#### Goal of the exercise:
Reproduce only this span: the line containing "hole.name = name", the line containing "cad_parts[node].hide_render = cad_parts[node].hide_viewport", and every line between them, all exactly as given.

#### Data:
::::::::

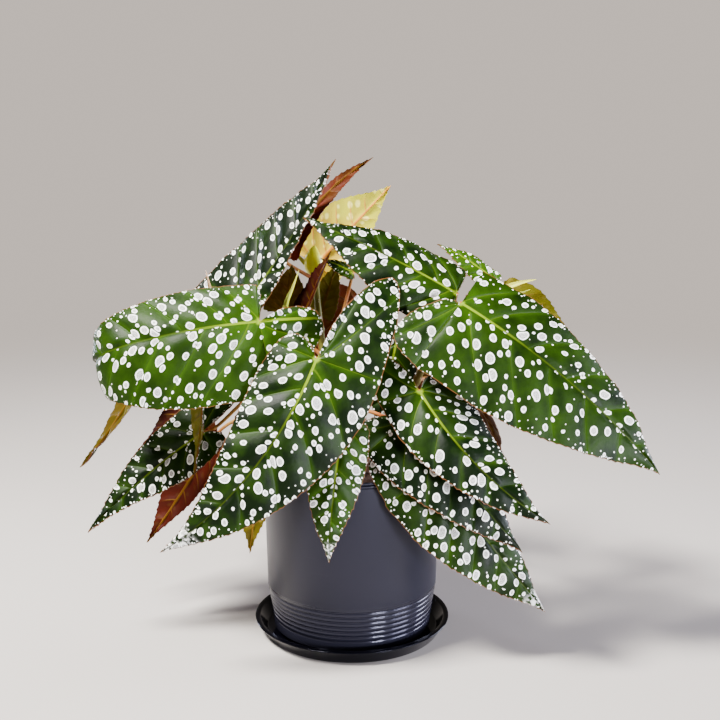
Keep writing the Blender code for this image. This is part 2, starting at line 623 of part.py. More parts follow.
def make_soil(group, cutters):
    """The soil fills the pot below its rim, with a crowned lumpy top and a
    plain hole for each cane."""
    low = foot_height() + POT_FLOOR + GAP
    outer = [(pot_inside(h) - GAP, h) for h in (SOIL_TOP, SHOULDER_HEIGHT, low)]
    rings = [(r * outer[0][0], SOIL_TOP + SOIL_CROWN * (1 - r**2)) for r in SOIL_RINGS]
    profile = rings + outer + [(0.0, low)]
    soil = applied(turned("soil", profile, group, "soil"))
    for vert in soil.data.vertices:
        x, y, z = vert.co
        inside = 1 - min(1.0, math.hypot(x, y) / outer[0][0])
        if z > SOIL_TOP - MM:
            lump = (math.sin(x / SOIL_WAVES[0]) * math.cos(y / SOIL_WAVES[1])
                    + math.sin((x + y) / SOIL_WAVES[2]))
            vert.co.z += SOIL_LUMP * lump * min(1.0, SOIL_EDGE_RATE * inside)
    for name, (points, foot, _) in CANES.items():
        x, y, _ = np.array(points[0]) * MM
        radius = foot * MM * HOLE_EASE + GAP
        middle = (POT_TOP + CANE_HOLE_FLOOR) / 2
        bpy.ops.mesh.primitive_cylinder_add(vertices=HOLE_SIDES, radius=radius,
                                            depth=POT_TOP - CANE_HOLE_FLOOR,
                                            location=(x, y, middle))
        hole = bpy.context.object
        hole.name = name + "_hole"
        move_to(hole, cutters)
        as_cutter(hole)
        cut(soil, hole)
    return soil


def main():
    clear_scene()
    group = collection("potted_cane_begonia")
    cutters = collection("cutters")
    make_saucer(group)
    make_pot(group, cutters)
    make_soil(group, cutters)
    for name in CANES:
        make_cane(name, group, cutters)
    for spec in LEAVES:
        make_leaf(spec, group)


main()
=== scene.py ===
# %% [markdown]
# # A potted cane begonia
# The plant stands in a grey plastic pot on a black saucer. Its solids come
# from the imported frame; this notebook gives every one of them a finer
# surface and a finish worked out from formulas. The first step loads the
# frame.

# %% Load the frame
import math

import bmesh
import bpy
import numpy as np
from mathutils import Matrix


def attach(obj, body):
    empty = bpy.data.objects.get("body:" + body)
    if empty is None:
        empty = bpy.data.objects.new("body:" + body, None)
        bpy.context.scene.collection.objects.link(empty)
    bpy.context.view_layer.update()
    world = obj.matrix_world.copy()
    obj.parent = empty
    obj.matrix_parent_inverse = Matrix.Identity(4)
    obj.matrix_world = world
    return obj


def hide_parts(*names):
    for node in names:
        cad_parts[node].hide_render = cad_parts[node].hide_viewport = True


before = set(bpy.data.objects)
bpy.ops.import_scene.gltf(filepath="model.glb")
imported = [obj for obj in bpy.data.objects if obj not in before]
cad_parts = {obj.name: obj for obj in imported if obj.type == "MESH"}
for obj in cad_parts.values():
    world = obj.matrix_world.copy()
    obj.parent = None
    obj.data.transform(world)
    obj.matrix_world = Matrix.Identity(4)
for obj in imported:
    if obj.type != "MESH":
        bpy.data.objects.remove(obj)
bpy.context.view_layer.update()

# %% [markdown]
# The camera comes early, so that every later piece can be looked at. The
# photograph was taken from a little over a metre away and slightly above.
# A long lens keeps the pot's sides nearly upright.

# %% Camera
CAMERA_PLACE = (0.0069, -1.048, 0.467)
CAMERA_PITCH = 77.5
LENS = 65.0


def add_camera():
    """A camera that looks along +Y; a pitch of 90 degrees would be level."""
    data = bpy.data.cameras.new("photo_view")
    data.lens = LENS
    camera = bpy.data.objects.new("photo_view", data)
    camera.location = CAMERA_PLACE
    camera.rotation_euler = (math.radians(CAMERA_PITCH), 0.0, 0.0)
    bpy.context.scene.collection.objects.link(camera)
    bpy.context.scene.camera = camera
    return camera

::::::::

#### Output for this exercise:
        hole.name = name + "_hole"
        move_to(hole, cutters)
        as_cutter(hole)
        cut(soil, hole)
    return soil


def main():
    clear_scene()
    group = collection("potted_cane_begonia")
    cutters = collection("cutters")
    make_saucer(group)
    make_pot(group, cutters)
    make_soil(group, cutters)
    for name in CANES:
        make_cane(name, group, cutters)
    for spec in LEAVES:
        make_leaf(spec, group)


main()
=== scene.py ===
# %% [markdown]
# # A potted cane begonia
# The plant stands in a grey plastic pot on a black saucer. Its solids come
# from the imported frame; this notebook gives every one of them a finer
# surface and a finish worked out from formulas. The first step loads the
# frame.

# %% Load the frame
import math

import bmesh
import bpy
import numpy as np
from mathutils import Matrix


def attach(obj, body):
    empty = bpy.data.objects.get("body:" + body)
    if empty is None:
        empty = bpy.data.objects.new("body:" + body, None)
        bpy.context.scene.collection.objects.link(empty)
    bpy.context.view_layer.update()
    world = obj.matrix_world.copy()
    obj.parent = empty
    obj.matrix_parent_inverse = Matrix.Identity(4)
    obj.matrix_world = world
    return obj


def hide_parts(*names):
    for node in names:
        cad_parts[node].hide_render = cad_parts[node].hide_viewport = True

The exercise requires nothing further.